• SHORT TASK:
Select and reproduce each line of the listing below that bears the string "this".

• RECORDS PROVIDED:
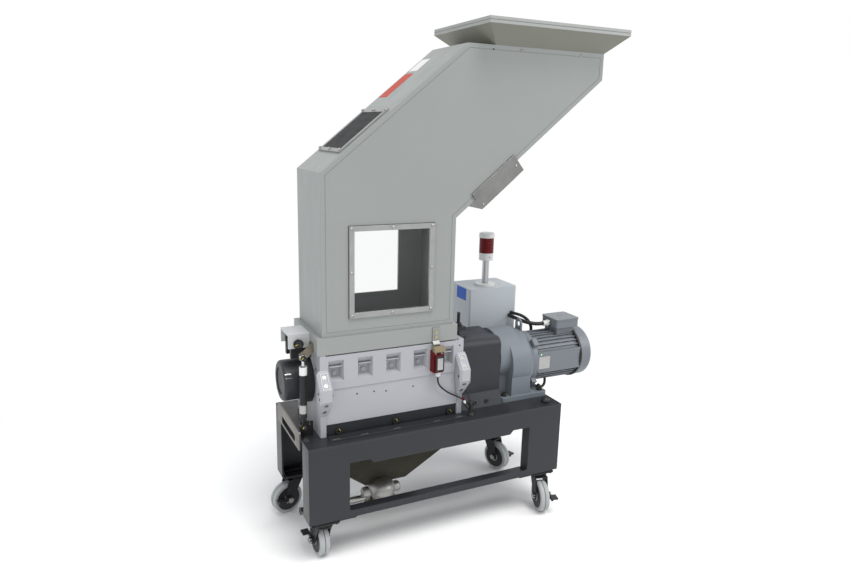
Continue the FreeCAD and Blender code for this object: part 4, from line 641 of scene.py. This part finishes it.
# Nuts, wheel discs and tread grooves of the casters: swivel X and Y, and the turn in degrees
casters = {"front_left": (50, 30, 93), "front_right": (797, 30, 255), "rear_left": (50, 335, 193),
           "rear_right": (797, 335, 288)}
casterTrim = {"trail": 33, "axleHeight": 50, "nutIn": 21.6, "nutOut": 28.1, "nut": 9, "discFace": 13.6,
              "grooveHalf": 1.4, "tread": 50.08, "treadUnder": 49.4}
for corner, (x, y, turn) in casters.items():
    turn = math.radians(turn)
    trail = casterTrim["trail"]
    hub = Vector((x + trail * math.cos(turn), y + trail * math.sin(turn), casterTrim["axleHeight"]))
    side = Vector((-math.sin(turn), math.cos(turn), 0))
    shape = bmesh.new()
    addHardware(shape, "hexSleeve", hub - side * casterTrim["nutIn"], -side, casterTrim["nut"])
    addHardware(shape, "hexSleeve", hub + side * casterTrim["nutOut"], side, casterTrim["nut"])
    finishPiece("axleNuts_" + corner, "fork_" + corner, "boltSteel", shape)
    shape = bmesh.new()
    for way in (-1, 1):
        addSleeve(shape, hub + side * way * casterTrim["discFace"], side * way,
                  [(0, 39), (2.2, 39), (2.2, 36.5), (1.5, 34), (1.5, 18), (2.6, 16.5), (2.6, 10), (0, 10)])
    finishPiece("wheelDiscs_" + corner, "wheel_" + corner, "wheelCore", shape)
    shape = bmesh.new()
    width, tread, under = casterTrim["grooveHalf"] * 2, casterTrim["tread"], casterTrim["treadUnder"]
    addSleeve(shape, hub - side * casterTrim["grooveHalf"], side,
              [(0, under), (0, tread), (width, tread), (width, under)], 64)
    finishPiece("wheelGroove_" + corner, "wheel_" + corner, "treadGroove", shape)
print("hardware placed:", len(screws), "kinds")

# Corner plates, caster plates and swivel races under the base, in the carriers' place
casterPlate = {"middle": [(78, 34), (769, 34), (78, 331), (769, 331)], "long": 130, "wide": 60, "thick": 6,
               "under": 126.5, "padLong": 84, "padWide": 58, "padThick": 4, "race": 27, "boltX": 33,
               "boltY": 20, "bolt": 5.5}
shape = bmesh.new()
for (x, y), (cx, cy, turn) in zip(casterPlate["middle"], casters.values()):
    under = casterPlate["under"]
    addSlab(shape, (x, y, under), top, right, casterPlate["long"], casterPlate["wide"],
            casterPlate["thick"], 4)
    addSlab(shape, (cx, cy, under - casterPlate["padThick"]), top, right, casterPlate["padLong"],
            casterPlate["padWide"], casterPlate["padThick"], 6)
    race = casterPlate["race"]                # radius of the swivel's lower ring
    addTurned(shape, (cx, cy, under - 12), top,
              [(0, race - 4), (1.5, race - 1), (5, race), (6, race - 2), (8, race - 2)])
    for sx in (-1, 1):
        for sy in (-1, 1):
            addHardware(shape, "hexBolt", (cx + sx * casterPlate["boltX"], cy + sy * casterPlate["boltY"],
                                           under - casterPlate["padThick"]), (0, 0, -1), casterPlate["bolt"])
casterPlates = finishPiece("casterPlates", "machine", "blackSteel", shape)
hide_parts("caster_carriers")

# Outlet: a domed body with a knob on either side and its shallow pan
outlet = {"middle": (274, 152, 122), "reach": (45, 60, 37.5), "knob": 17, "knobReach": 64}
shape = bmesh.new()
addDome(shape, outlet["middle"], outlet["reach"])
for way in (-1, 1):
    tip, knob = outlet["knobReach"], outlet["knob"]
    x, y, z = outlet["middle"]
    addTurned(shape, (x + way * 30, y - 8, z - 8), (way, 0, 0),
              [(0, knob - 6), (8, knob - 5), (10, knob), (tip - 37, knob), (tip - 32, knob - 3),
               (tip - 30, knob - 8)])
addSlab(shape, (274, 112, 96), (0, -0.8, -0.6), right, 44, 5, 4, 2)
outletBody = finishPiece("outletBody", "machine", "satinSteel", shape)
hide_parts("outlet_housing")
shape = bmesh.new()
addSlab(shape, (290, 180, 54), top, right, 84, 62, 20, 10)
addTurned(shape, (231, 180, 75), right, [(0, 12.5), (0.6, 15), (16, 15), (17, 12.5)])
addSlab(shape, (282, 168, 72), top, right, 62, 52, 34, 12)
finishPiece("outletPan", "machine", "tanSteel", shape)
print("caster plates and outlet in place")

# Flat plates and stickers: middle, facing, width direction, width, height, thickness, corner
plates = {
    "yellowMarks": {"body": "machine", "look": "yellowMark", "slabs": [
        ((x + 2.5, 57.4, 381.5), front, (0.6, 0, -0.8), 9, 1.6, 0.5, 0.5) for x in (108, 286, 467)]
        + [((x + 8.4, y - 3, 386), (0.9, -0.44, 0), top, 8, 1.8, 1.4, 0.5)
           for x in (689, 829) for y in (97, 263)]},
    "yellowStrutMark": {"body": "machine", "look": "yellowMark", "slabs": [
        ((8.5, 72.5, 400), front, (0.5, 0, 0.86), 6, 1.8, 0.8, 0.5),
        ((33, 96, 400), left, top, 7, 4, 0.8, 0.5)]},
    "yellowHopperMarks": {"body": "hopper", "look": "yellowMark", "slabs": [
        ((10, 73.5, 605), front, (0.5, 0, 0.86), 6, 1.8, 0.8, 0.5),
        ((4, 111.6, 633), front, (0.9, 0, 0.44), 9, 2.2, 0.8, 0.5)]},
    "bearingNotch": {"body": "machine", "look": "polished", "slabs": [
        ((-18, 131.6, 543), (0, -0.80, 0.6), right, 19, 4.5, 1.1, 0.5),
        ((-16, 126, 533), (0, -0.9, 0.43), right, 19, 2.2, 0.9, 0.5)]},
    "pocketLedges": {"body": "machine", "look": "chamberPaint", "slabs": [
        ((101.6 + 87.6 * i, 70.5, 571), top, right, 38, 13, 2.4, 0.6) for i in range(5)]},
    "footRail": {"body": "machine", "look": "basePaint",
                 "slabs": [((289.5, 42, 365), top, right, 431, 33, 3.2, 1)]},
    "railSlots": {"body": "machine", "look": "plateSteel", "slabs": [
        ((x, 33, 368.2), top, right, 24, 4.5, 0.5, 2.2) for x in (92, 177, 280, 410, 487)]},
    "baseLips": {"body": "machine", "look": "basePaint", "slabs": [
        ((423.5, y, 132.6), top, right, 613, 55, 3, 1) for y in (31, 334)]},
    "legLabel": {"body": "machine", "look": "whiteSticker",
                 "slabs": [((48, 362, 207), front, right, 20, 132, 0.8, 1.5)]},
    "motorPlate": {"body": "machine", "look": "nameplate",
                   "slabs": [((843, 96, 475), front, right, 44, 42, 0.8, 2)]},
    "motorRing": {"body": "machine", "look": "greenSticker",
                  "slabs": [((829, 96, 504.5), front, right, 11, 11, 0.5, 5.4)]},
    "motorDot": {"body": "machine", "look": "whiteSticker",
                 "slabs": [((829, 95.5, 504.5), front, right, 6.4, 6.4, 0.4, 3.1)]},
    "cabinetSquare": {"body": "machine", "look": "blueSticker",
                      "slabs": [((655, 344, 676), left, rear, 66, 42, 0.5, 2)]},
    "slopeSticker": {"body": "hopper", "look": "orangeSticker", "slabs": [
        (onUpperSlope(381, 252, 0), upperOut, upperAlong, 112, 60, 0.5, 2)]},
    "slopeLabel": {"body": "hopper", "look": "whiteSticker", "slabs": [
        (onUpperSlope(478, 250, 0), upperOut, upperAlong, 58, 58, 0.5, 2)]},
    "switchFrame": {"body": "machine", "look": "blackPlastic",
                    "slabs": [((412, 26.2, 552), front, right, 27, 48, 2.2, 2)]},
    "switchPlate": {"body": "machine", "look": "nameplate",
                    "slabs": [((412, 24, 551), front, right, 18, 36, 0.6, 1)]},
    "switchSlot": {"body": "machine", "look": "blackPlastic",
                   "slabs": [((411.5, 34, 581), front, right, 7, 9, 1, 1)]},
    "switchHead": {"body": "machine", "look": "beigePlastic", "slabs": [
        ((414, 38, 586), top, right, 36, 15, 15, 1.5)]},
}
for name, kit in plates.items():
    shape = bmesh.new()
    for slab in kit["slabs"]:
        addSlab(shape, *slab)
    finishPiece(name, kit["body"], kit["look"], shape)

shape = bmesh.new()
for x in (62.8, 500.3):
    addFrame(shape, (x, 39, 541), clampHigh, right, 23, 50, 1.4, 3)
finishPiece("clampRecessRims", "machine", "lugPaint", shape)

# Plug on the base with two small connectors on the lead above it
plugs = {
    "basePlug": ("blackPlastic", (529, 34, 366), (-0.04, 0, 1),
                 [(0, 9), (5, 9.5), (9, 6.5), (30, 6), (33, 7.5), (44, 7.5), (46, 5)]),
    "redConnector": ("redPlastic", (501, 38, 425), (0.55, 0, -0.83),
                     [(0, 2.6), (1, 3.4), (8, 3.4), (9, 2.8)]),
    "whiteConnector": ("whiteSticker", (505, 38, 417), (0.45, 0, -0.89),
                       [(0, 3), (1, 3.6), (10, 3.6), (11, 3)]),
}
for name, (look, start, axis, profile) in plugs.items():
    shape = bmesh.new()
    addTurned(shape, start, axis, profile)
    finishPiece(name, "machine", look, shape)

# Folded rim of the tray in two bands, and the dark seal behind each window frame
shape = bmesh.new()
for z, thick in ((1516, 8.2), (1525.8, 8.4)):
    addFrame(shape, (774.5, 179, z), top, right, 494.6, 339.6, thick, 1.2)
finishPiece("trayRims", "hopper", "rimPaint", shape)
shape = bmesh.new()
for y, out in ((67, front), (290, rear)):
    addFrame(shape, (272.5, y, 837.5), out, right, 263.4, 263.4, 1, 4)
finishPiece("windowSeals", "hopper", "blackPlastic", shape)

# Sleeves: start, direction and the (along, radius) outline of one wall
sleeves = {
    "strutBandHigh": ("strut_tube", "whiteSticker", (14.55, 90, 552), (0.0098, 0, 1),
                      [(0, 10.4), (0, 11), (24, 11), (24, 10.4)]),
    "strutBandLow": ("strut_tube", "nameplate", (13.45, 90, 438), (0.0098, 0, 1),
                     [(0, 10.4), (0, 11), (25, 11), (25, 10.4)]),
    "motorSeam": ("machine", "blackPlastic", (989.4, 180, 476), (1, 0, 0),
                  [(0, 80), (0, 89.3), (7, 89.3), (7, 80)]),
    "switchGland": ("machine", "whitePlastic", (416, 46, 503.4), (0, 0, 1),
                    [(0, 3.2), (0, 6), (5, 8), (17.4, 8), (17.4, 6.8)]),
    "towerCollar": ("machine", "greyPole", (741, 332, 708), (0, 0, 1),
                    [(0, 10.6), (0, 11.6), (82, 11.6), (82, 10.6)]),
    "glandNut": ("machine", "boltSteel", (905.4, 180, 585), (1, 0, 0),
                 [(0, 9), (0, 12.6), (1.5, 13), (8, 13), (8.8, 12), (8.8, 9)]),
}
for name, (body, look, start, axis, profile) in sleeves.items():
    shape = bmesh.new()
    addSleeve(shape, start, axis, profile)
    finishPiece(name, body, look, shape)
print("plates and sleeves placed")


# Light and floor
studio = {"sunStrength": 1.85, "sunSoftness": 28, "worldStrength": 0.66, "softboxWatts": 28}


def makeStudio():
    floorPaint = Paint("paleFloor")
    where = floorPaint.place()
    length = floorPaint.add("VectorMath", {"operation": "LENGTH"}, {0: where}, out="Value")
    grain = floorPaint.noise(where, 60, 3)
    matt = floorPaint.add("BsdfPrincipled", {}, {
        "Base Color": floorPaint.blend(grain, (0.90, 0.90, 0.90), (0.93, 0.93, 0.93)), "Roughness": 0.7})
    white = floorPaint.add("Emission", {}, {"Color": (1, 1, 1), "Strength": 1.0})
    floorPaint.end(floorPaint.add("MixShader", {},
                                  {0: floorPaint.step(length, 0.75, 1.9), 1: matt, 2: white}))
    mesh = bpy.data.meshes.new("floor")
    reach = 60
    mesh.from_pydata([(-reach, -reach, 0), (reach, -reach, 0), (reach, reach, 0), (-reach, reach, 0)], [],
                     [(0, 1, 2, 3)])
    floor = bpy.data.objects.new("floor", mesh)
    mesh.materials.append(floorPaint.material)
    bpy.context.scene.collection.objects.link(floor)

    world = bpy.data.worlds.new("studio")
    bpy.context.scene.world = world
    world.use_nodes = True
    tree = world.node_tree
    tree.nodes.clear()
    path = tree.nodes.new("ShaderNodeLightPath")
    out = tree.nodes.new("ShaderNodeOutputWorld")
    seen = path.outputs["Is Camera Ray"]
    for ray in ("Is Glossy Ray", "Is Transmission Ray"):
        either = tree.nodes.new("ShaderNodeMath")
        either.operation = "MAXIMUM"
        tree.links.new(seen, either.inputs[0])
        tree.links.new(path.outputs[ray], either.inputs[1])
        seen = either.outputs[0]
    mix = tree.nodes.new("ShaderNodeMixShader")
    soft, bright = (tree.nodes.new("ShaderNodeBackground") for _ in range(2))
    soft.inputs["Color"].default_value = (0.94, 0.97, 1, 1)
    soft.inputs["Strength"].default_value = studio["worldStrength"]
    bright.inputs["Strength"].default_value = 1.0
    bright.inputs["Color"].default_value = (1, 1, 1, 1)
    tree.links.new(seen, mix.inputs[0])
    tree.links.new(soft.outputs[0], mix.inputs[1])
    tree.links.new(bright.outputs[0], mix.inputs[2])
    tree.links.new(mix.outputs[0], out.inputs["Surface"])

    def lamp(name, kind, spot, aim, **settings):
        data = bpy.data.lights.new(name, kind)
        for key, value in settings.items():
            setattr(data, key, value)
        obj = bpy.data.objects.new(name, data)
        bpy.context.scene.collection.objects.link(obj)
        turn = (Vector(aim) - Vector(spot)).to_track_quat("-Z", "Y")
        obj.matrix_world = Matrix.LocRotScale(Vector(spot), turn, None)

    lamp("sun", "SUN", (0.4, -1.6, 4.7), (0, 0, 0.6), energy=studio["sunStrength"],
         angle=math.radians(studio["sunSoftness"]), color=(1, 0.985, 0.96))
    lamp("softboxLeft", "AREA", (-2.4, -1.0, 1.7), (0, 0, 0.7), energy=studio["softboxWatts"] * 0.5, size=1.6)
    lamp("softboxRight", "AREA", (2.6, -1.8, 2.2), (0.2, 0, 0.6), energy=studio["softboxWatts"], size=1.6)


makeStudio()
print("studio lit")
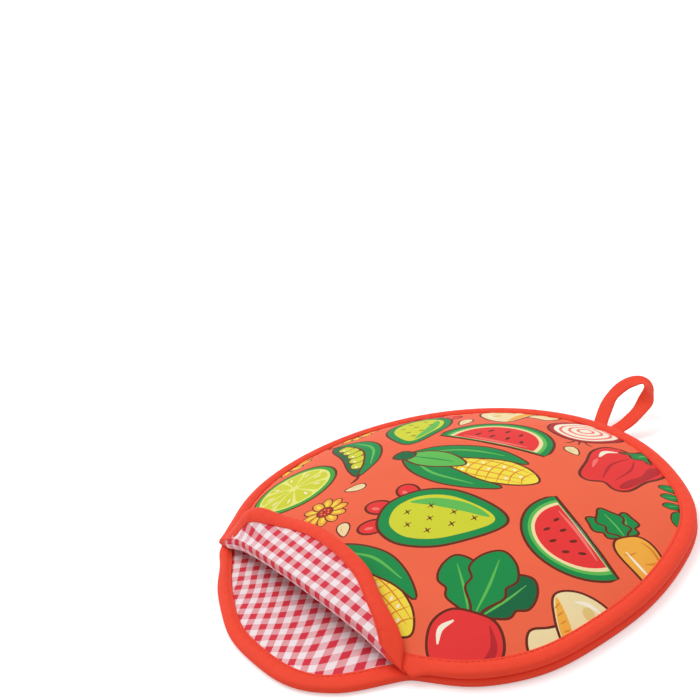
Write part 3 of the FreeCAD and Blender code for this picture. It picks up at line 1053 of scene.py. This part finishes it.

• COMPLETE OUTPUT:
Continue the FreeCAD and Blender code for this object: part 4, from line 641 of scene.py. This part finishes it.
Write part 3 of the FreeCAD and Blender code for this picture. It picks up at line 1053 of scene.py. This part finishes it.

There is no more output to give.